## Start Data section

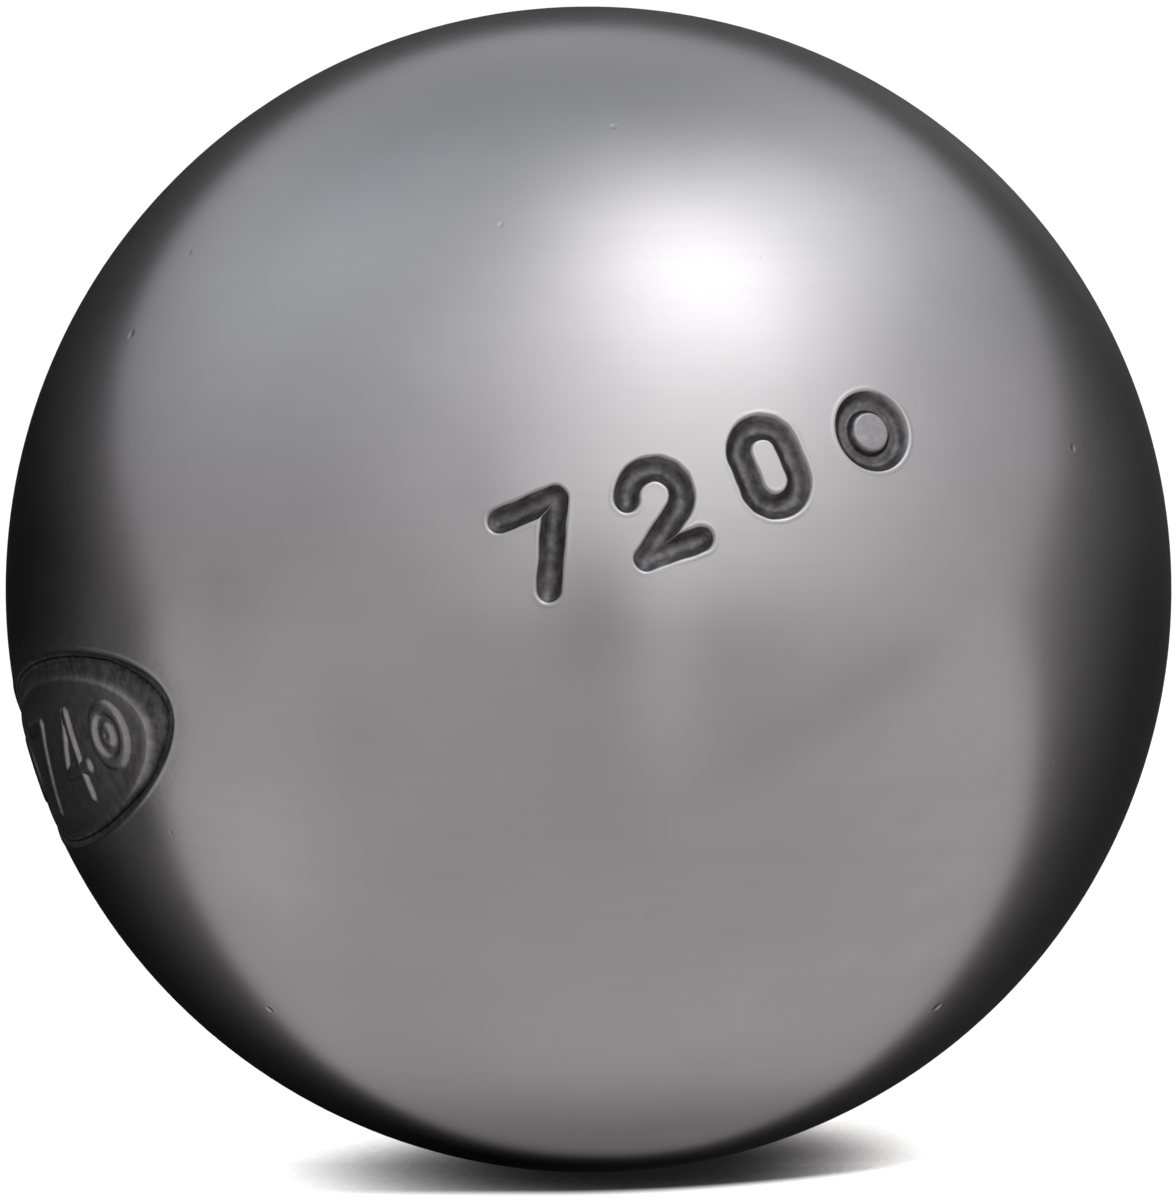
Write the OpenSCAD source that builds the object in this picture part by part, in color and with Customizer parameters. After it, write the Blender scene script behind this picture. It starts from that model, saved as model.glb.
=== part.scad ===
// Petanque boule: a hollow steel ball of two half shells and the weld that joins them.
// Millimetres. The origin is the centre of the ball, +Z is up, and -Y is the front. The seam lies upright,
// between a front half shell, which carries the struck marks, and a back one. The front one's pole faces
// a little to the left of the front, so that the seam runs clear of the seal.
// The sections below are drawn with the axis through the half shells' poles up the page, and the front
// at the top.

/* [Ball] */
// Outside diameter of the finished ball
ball_d = 74; // [70.5:0.1:80]
// Wall thickness of the half shells, which sets the weight
wall = 6.38; // [5.5:0.01:9]
// Longitude that the front half shell's pole faces, in degrees from the front towards +X
pole_longitude = -15; // [-30:1:30]

/* [Weld groove] */
// Width of the rim left unwelded, measured out from the inner wall
root_land = 2.2; // [1.6:0.1:2.6]
// Radius of the rounded root of the groove
root_r = 1.5; // [1:0.1:2]
// Slope of each groove wall away from the seam plane, in degrees
groove_slope = 10; // [4:1:20]

/* [Centring register] */
// Height of the spigot on the back half shell, past the seam plane
spigot_h = 1.2; // [0.8:0.1:2]
// Radial thickness of the spigot
spigot_t = 1; // [0.6:0.1:1.3]
// Chamfer on the leading corner of the spigot
spigot_chamfer = 0.2; // [0.1:0.05:0.4]
// Radial clearance between the spigot and its seat
register_gap = 0.05; // [0.02:0.01:0.15]
// Gap left between the end of the spigot and its seat
spigot_end_gap = 0.1; // [0.05:0.05:0.5]

/* [Struck seal] */
// Length of the oval seal, as it is seen square on
seal_l = 32; // [24:0.5:34]
// Width of the oval seal
seal_w = 12.2; // [9:0.1:14]
// Depth of the seal's field at its middle
seal_depth = 0.4; // [0.35:0.05:0.7]
// How far the die was tipped, which struck the end towards +X deeper, in degrees
seal_tip = 0.8; // [0:0.1:1]
// Distance from the ends of the seal to its raised ring
seal_ring_end_gap = 3; // [1:0.1:4]
// Distance from the sides of the seal to its raised ring, before the ring's drop
seal_ring_side_gap = 0.95; // [0.8:0.05:2.5]
// How far the ring's middle lies below the seal's
seal_ring_drop = 0.6; // [0:0.05:0.7]
// Width of the raised ring
seal_ring_w = 0.8; // [0.3:0.05:1]
// Height of the raised ring above the field, less than the seal's depth
seal_ring_h = 0.2; // [0.15:0.05:0.3]
// Height of the panel inside the ring above the field, less than the ring's
seal_panel_h = 0.1; // [0.05:0.01:0.12]
// Latitude of the seal's centre, in degrees above the ball's equator
seal_latitude = -14; // [-60:0.1:60]
// Longitude of the seal's centre, in degrees from the front towards +X
seal_longitude = -68.8; // [-70:0.1:64]
// How far the seal's end towards +X is turned up from level, in degrees
seal_lean = 14; // [-90:1:90]

/* [Punch mark] */
// Diameter of the round punch mark at the surface of the ball
punch_d = 5.1; // [4.5:0.1:8]
// Depth of the punch mark's field
punch_depth = 0.7; // [0.5:0.05:0.9]
// Diameter of the island left standing in its middle, at its foot
island_d = 2.9; // [1.5:0.1:3.6]
// Height of the island above the field, less than the mark's depth
island_h = 0.5; // [0.1:0.05:0.65]
// Latitude of the punch mark, in degrees above the ball's equator
punch_latitude = 20.2; // [-60:0.1:60]
// Longitude of the punch mark, in degrees from the front towards +X
punch_longitude = 29.6; // [-64:0.1:64]

/* [Striking die] */
// Slope that a struck wall has from the punch's direction, in degrees
die_draft = 30; // [5:1:40]

/* [Hidden] */
$fn = 96;

steel_colour = [0.57, 0.56, 0.56];
weld_colour = [0.55, 0.54, 0.55];

ball_r = ball_d / 2;
inner_r = ball_r - wall;
// How far a cut runs past what it cuts
overrun = 1;
reach = ball_r + overrun;
// Centre of the groove's rounded root, and the radius of the spigot's outer side
root_centre = inner_r + root_land + root_r;
spigot_r = inner_r + spigot_t;
quarter_turn = 90;

// Section of the wall on one side of the ball's axis
module wall_section() {
    difference() {
        circle(r = ball_r);
        circle(r = inner_r);
    }
}

// Section of everything on the front side of the seam plane, from the axis out
module front_side() {
    square([reach, reach]);
}

// Section of everything on the back side of the seam plane, from the axis out
module back_side() {
    translate([0, -reach]) square([reach, reach]);
}

// Section of the weld groove: a round root and two walls that leave it as tangents and open outwards
module groove_section() {
    tangent_x = root_centre - root_r * sin(groove_slope);
    tangent_y = root_r * cos(groove_slope);
    mouth_y = tangent_y + (reach - tangent_x) * tan(groove_slope);
    translate([root_centre, 0]) circle(r = root_r);
    polygon([
        [tangent_x, -tangent_y],
        [reach, -mouth_y],
        [reach, mouth_y],
        [tangent_x, tangent_y],
    ]);
}

// Section of the register, as the spigot fills it or, with its clearances, as the seat is cut
module register_section(side_gap = 0, end_gap = 0) {
    side = spigot_r + side_gap;
    top = spigot_h + end_gap;
    polygon([
        [0, -spigot_h],
        [side, -spigot_h],
        [side, top - spigot_chamfer],
        [side - spigot_chamfer, top],
        [0, top],
    ]);
}

module front_section() {
    difference() {
        intersection() {
            wall_section();
            front_side();
        }
        register_section(register_gap, spigot_end_gap);
        groove_section();
    }
}

module back_section() {
    difference() {
        intersection() {
            wall_section();
            union() {
                back_side();
                register_section();
            }
        }
        groove_section();
    }
}

module weld_section() {
    intersection() {
        circle(r = ball_r);
        groove_section();
    }
}

// Section of a column about a mark's axis. It has radius r where it meets the sphere of radius level,
// reaches from below to above that height, and widens outwards by a slope.
module column_section(r, level, below, above, slope) {
    level_y = sqrt(pow(level, 2) - pow(r, 2));
    polygon([
        [0, level_y - below],
        [r - below * tan(slope), level_y - below],
        [r + above * tan(slope), level_y + above],
        [0, level_y + above],
    ]);
}

// Section of the field that a round die leaves, with its floor concentric with the ball
module struck_field(r, depth) {
    difference() {
        column_section(r, ball_r, 2 * depth, reach - sqrt(pow(ball_r, 2) - pow(r, 2)), die_draft);
        circle(r = ball_r - depth);
    }
}

// Section of a disc that stays standing on such a field, of radius r at its foot
module standing_disc(r, depth, h) {
    floor_r = ball_r - depth;
    intersection() {
        circle(r = floor_r + h);
        column_section(r, floor_r, depth, 2 * h, -die_draft);
    }
}

// An oval, as it is seen square on
module oval(l, w) {
    scale([l / w, 1]) circle(d = w);
}

// A column over the oval that lies inside the seal's outline by an inset at its ring
module ring_column(inset = 0) {
    l = seal_l - 2 * (seal_ring_end_gap + inset);
    w = seal_w - 2 * (seal_ring_side_gap + inset);
    translate([0, -seal_ring_drop]) linear_extrude(reach) oval(l, w);
}

// What lies under a face of the seal's die, at a height above its field, with the die tipped
module under_die(h = 0) {
    floor_r = ball_r - seal_depth;
    translate([0, 0, floor_r]) rotate([0, seal_tip, 0]) translate([0, 0, -floor_r])
        sphere(r = floor_r + h);
}

// What the seal's die displaces, along +Z: an oval field less its standing ring, and the panel inside that
module seal_field() {
    difference() {
        linear_extrude(reach) oval(seal_l, seal_w);
        under_die();
        intersection() {
            ring_column();
            under_die(seal_ring_h);
        }
    }
    difference() {
        ring_column(seal_ring_w);
        under_die(seal_panel_h);
    }
}

module punch_section() {
    difference() {
        struck_field(punch_d / 2, punch_depth);
        standing_disc(island_d / 2, punch_depth, island_h);
    }
}

// Turns its children, made along +Z, to point out of the ball at a latitude and a longitude
module facing(latitude, longitude) {
    rotate([0, 0, longitude - quarter_turn]) rotate([0, quarter_turn - latitude, 0]) children();
}

// Turns a section about the axis through the half shells' poles, with its top to the front
module turned() {
    rotate([quarter_turn, 0, pole_longitude]) rotate_extrude() children();
}

// What the dies displaced, whichever piece it comes from
module struck_marks() {
    facing(seal_latitude, seal_longitude) rotate([0, 0, quarter_turn + seal_lean]) seal_field();
    facing(punch_latitude, punch_longitude) rotate_extrude() punch_section();
}

module front_half_shell() {
    color(steel_colour) difference() {
        turned() front_section();
        struck_marks();
    }
}

module back_half_shell() {
    color(steel_colour) difference() {
        turned() back_section();
        struck_marks();
    }
}

module seam_weld_bead() {
    color(weld_colour) difference() {
        turned() weld_section();
        struck_marks();
    }
}

front_half_shell();
back_half_shell();
seam_weld_bead();
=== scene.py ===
"""A petanque boule in satin turned steel on a pale floor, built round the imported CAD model.

Mesh work is done in millimetres about the ball's centre, and the finished meshes are stored in metres.
Each piece replaces its CAD node with a closed solid of the same form, finely meshed where the marks are
struck.
"""
import math

import bpy
import numpy as np
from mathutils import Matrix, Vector


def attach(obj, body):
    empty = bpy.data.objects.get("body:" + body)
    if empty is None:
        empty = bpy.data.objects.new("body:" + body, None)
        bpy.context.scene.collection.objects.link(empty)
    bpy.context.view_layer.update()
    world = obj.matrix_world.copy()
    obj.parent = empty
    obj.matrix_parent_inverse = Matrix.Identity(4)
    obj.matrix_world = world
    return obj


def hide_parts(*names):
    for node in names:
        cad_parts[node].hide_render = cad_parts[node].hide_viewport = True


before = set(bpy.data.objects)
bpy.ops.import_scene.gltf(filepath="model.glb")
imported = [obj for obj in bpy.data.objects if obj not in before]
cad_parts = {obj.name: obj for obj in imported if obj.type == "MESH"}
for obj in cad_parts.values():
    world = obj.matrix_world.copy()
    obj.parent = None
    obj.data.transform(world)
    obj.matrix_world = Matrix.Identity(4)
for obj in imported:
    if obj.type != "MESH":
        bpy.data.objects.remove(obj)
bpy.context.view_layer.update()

MM = 0.001
IN_MM = 1 / MM
X, Y, Z = np.eye(3)
TINY = 1e-6

# The ball and its joint, as in the CAD model
BALL_R = 37.0
WALL = 6.38
INNER_R = BALL_R - WALL
ROOT_LAND = 2.2
ROOT_R = 1.5
GROOVE_SLOPE = math.radians(10)
SPIGOT_H = 1.2
SPIGOT_R = INNER_R + 1
SPIGOT_CHAMFER = 0.2
REGISTER_GAP = 0.05
SPIGOT_END_GAP = 0.1
ROOT_CENTRE = INNER_R + ROOT_LAND + ROOT_R
TANGENT_R = ROOT_CENTRE - ROOT_R * math.sin(GROOVE_SLOPE)
TANGENT_W = ROOT_R * math.cos(GROOVE_SLOPE)
POLE_LONGITUDE = -15

# The mesh: its pitch outside and inside, the fewest points of a ring, and steps round the groove's
# root. Then the longest edge on the skin away from the marks, and how fast edges grow from a mark's own,
# finer pitch.
OUTER_PITCH = 1.0
INNER_PITCH = 2.0
LEAST_COUNT = 8
ROOT_STEPS = 8
LONGEST_EDGE = 1.5 * OUTER_PITCH
PITCH_GROWTH = 0.4

# Its normals: how far to either side the surface is measured, how far up a direction may point and
# still be crossed with Z, and the angle from which an edge of the joint is sharp
NORMAL_STEP = 0.015
NEARLY_UP = 0.9
JOINT_SHARP = math.radians(25)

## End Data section

Transcribe, word for word, every line from the line with "to the front" to the line with "in imported if", inclusive, and output nothing else.

// Turns a section about the axis through the half shells' poles, with its top to the front
module turned() {
    rotate([quarter_turn, 0, pole_longitude]) rotate_extrude() children();
}

// What the dies displaced, whichever piece it comes from
module struck_marks() {
    facing(seal_latitude, seal_longitude) rotate([0, 0, quarter_turn + seal_lean]) seal_field();
    facing(punch_latitude, punch_longitude) rotate_extrude() punch_section();
}

module front_half_shell() {
    color(steel_colour) difference() {
        turned() front_section();
        struck_marks();
    }
}

module back_half_shell() {
    color(steel_colour) difference() {
        turned() back_section();
        struck_marks();
    }
}

module seam_weld_bead() {
    color(weld_colour) difference() {
        turned() weld_section();
        struck_marks();
    }
}

front_half_shell();
back_half_shell();
seam_weld_bead();
=== scene.py ===
"""A petanque boule in satin turned steel on a pale floor, built round the imported CAD model.

Mesh work is done in millimetres about the ball's centre, and the finished meshes are stored in metres.
Each piece replaces its CAD node with a closed solid of the same form, finely meshed where the marks are
struck.
"""
import math

import bpy
import numpy as np
from mathutils import Matrix, Vector


def attach(obj, body):
    empty = bpy.data.objects.get("body:" + body)
    if empty is None:
        empty = bpy.data.objects.new("body:" + body, None)
        bpy.context.scene.collection.objects.link(empty)
    bpy.context.view_layer.update()
    world = obj.matrix_world.copy()
    obj.parent = empty
    obj.matrix_parent_inverse = Matrix.Identity(4)
    obj.matrix_world = world
    return obj


def hide_parts(*names):
    for node in names:
        cad_parts[node].hide_render = cad_parts[node].hide_viewport = True


before = set(bpy.data.objects)
bpy.ops.import_scene.gltf(filepath="model.glb")
imported = [obj for obj in bpy.data.objects if obj not in before]
cad_parts = {obj.name: obj for obj in imported if obj.type == "MESH"}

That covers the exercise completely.